Tod Maffin entertained and educated the Podcasters Across Borders attendees with his From Idea to Air presentation.
If you haven’t seen Tod give one of his keynotes or workshops, you absolutely have to. The best presenter bar none.
I’m not going to be able to do justice to Tod’s full presentation. He’s much better than I make him sound. And sound is the operative word. Tod doesn’t just offer sage advice in an entertaining way. He peppers his presentation with sound clips that make the points he wants to convey.
So, how do you tell great stories?
Off the top. If you want to tell good audio stories, don’t be predictable. Don’t follow a formula. Don’t be boring.
Start with an idea. And remember, that YOU are the content. Look around you for story ideas. Ask family. Ask friends. Never throw away clips. The bloopers and off-story clips may let you approach the story from a different, more playful angle.
Revisit old stories. Epilogues to past stories can be poignant and compelling.
Look for inspiration in wallpaper – the stuff all around us. The commonplace. Those things that are part of our routine and that we take for granted. Like ordering a cup of coffee leads to a story on oversized servings. Why the close buttons on elevators never work.
Use comparisons to create images in your listener’s mind. Like …a 20 oz. drink? You can buy 20 oz. baseball bats.
Take your recorder everywhere. You never know when you will encounter a great opportunity to capture a story as it occurs. And things captured as they occur have an emotion and an unpolihsed genuineness.
Don’t overedit. Sometimes the raw tape – with the pauses, the sighs, the silence – can be much more arresting than any edit or voiceover.
You can structure you story around several different devices.
The universal truth: It throws something into relief that strikes a chord with us and causes us to nod unconsciously. You can lead into this with the phrase, “There’s something about…” This sets up the listener to listen for something more profound.
The anecdote and reflection: This is the basic essence of storytelling. Bringing meaning to what you’ve just heard. Tell a little of the story. Reflect. Tell a bit more. Reflect. Dip in and out of the story. The audeince will follow throughout.
Sixty second scenes: Actively listening requires the brain to compose images. Allow time for this to happen. Provide audible “audio on-reamps” – music, an audio effect or even silence – to signal to the listener that they should be ready for a change of scene.
Emotional charges: Modulate the emotions through the story. Unrelenting seriousness is unlikely to sustain an audience’s attention in the way that a story that alternates poignancy with a lighter mood to bring balance.

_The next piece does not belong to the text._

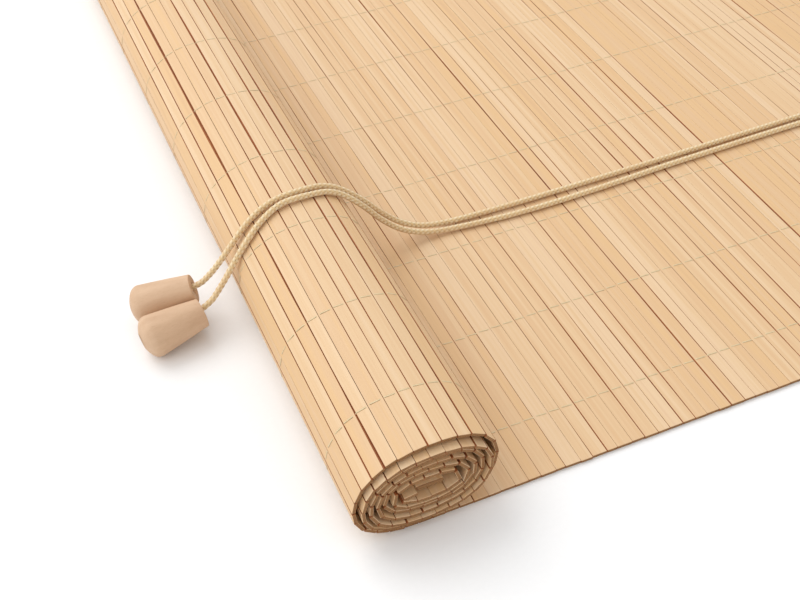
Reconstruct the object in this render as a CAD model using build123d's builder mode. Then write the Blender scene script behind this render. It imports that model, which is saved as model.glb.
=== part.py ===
from build123d import *
import os
from math import atan2, degrees, hypot, pi, radians, sin, cos, sqrt, tan

# A roll-up blind of flat bamboo slats, lying face up and partly rolled.
# X runs along the mat from the roll to the head batten, Y along the slats and Z up.
# The origin is under the middle of the blind, on the surface that it lies on. Lengths are in mm.

# Driving dimensions: the woven mat
blind_width = 600.0           # length of every slat and batten, along Y
woven_length = 1600.0         # the mat unrolled, from the head batten to the bottom lath
slat_width = 6.0
slat_gap = 0.25               # between two slats, where the warp threads cross
slat_thickness = 1.6
slat_edge = 0.3               # bevel along the four long edges of a slat
thread_thickness = 0.3
thread_width = 0.9
thread_pitch = 60.0           # from one warp line to the next

# Driving dimensions: the roll, whose turns are ovals that shrink inwards
roll_turns = 6.25
core_half_width = 11.95       # inner face of the mat at the last turn
core_half_height = 3.86
air_beside_turn = 0.9         # free gap between two turns, at the sides of the oval
air_over_turn = 0.8           # the same, above and below the middle
turn_sink = 0.3               # each turn hangs this much lower than the one around it
roll_squareness = 2.3         # 2 is an ellipse, and more is nearer a rectangle
roll_lean = 0.22              # sideways shift for each mm of height
lath_width = 12.0
lath_thickness = 2.2
lath_edge = 0.55              # rounding of its long edges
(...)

Scoring: Use music. But don’t use music to comment on the story. It can be hackneyed (Pink Floyd’s Money in a story about the rich). Or it can actually pull the listener out of the images they have created in their mind.
There are three critical values for a compelling character.
- Your protagonist must be on a proactive quest toward a goal (love, redemption, money)
- Something is preventing him or her from achieving that goal (“force of antagonism”)
- The protagonist is risking something to achieve the goal. Risk is the secret sauce in making people care about a character.
The quest should have not be linear. There should be progress followed by setbacks followed by progress. Drama and comedy rest in the “Gap” between what a character expects to achieve and what they actually achieve. This gap provides reason for the protagonist to attempt a different approach to achieve their objective. And at each turn, the risk increases.
If life would go back to normal if the character failed to achieve her objective, then the story is not worth telling. It fails the risk test.
Tod presented much more on how to do this. But I’m not going to cover that here. You simply have to see Tod live to get the rest. And trust me. It’s the best presentation of this material you’ll ever see.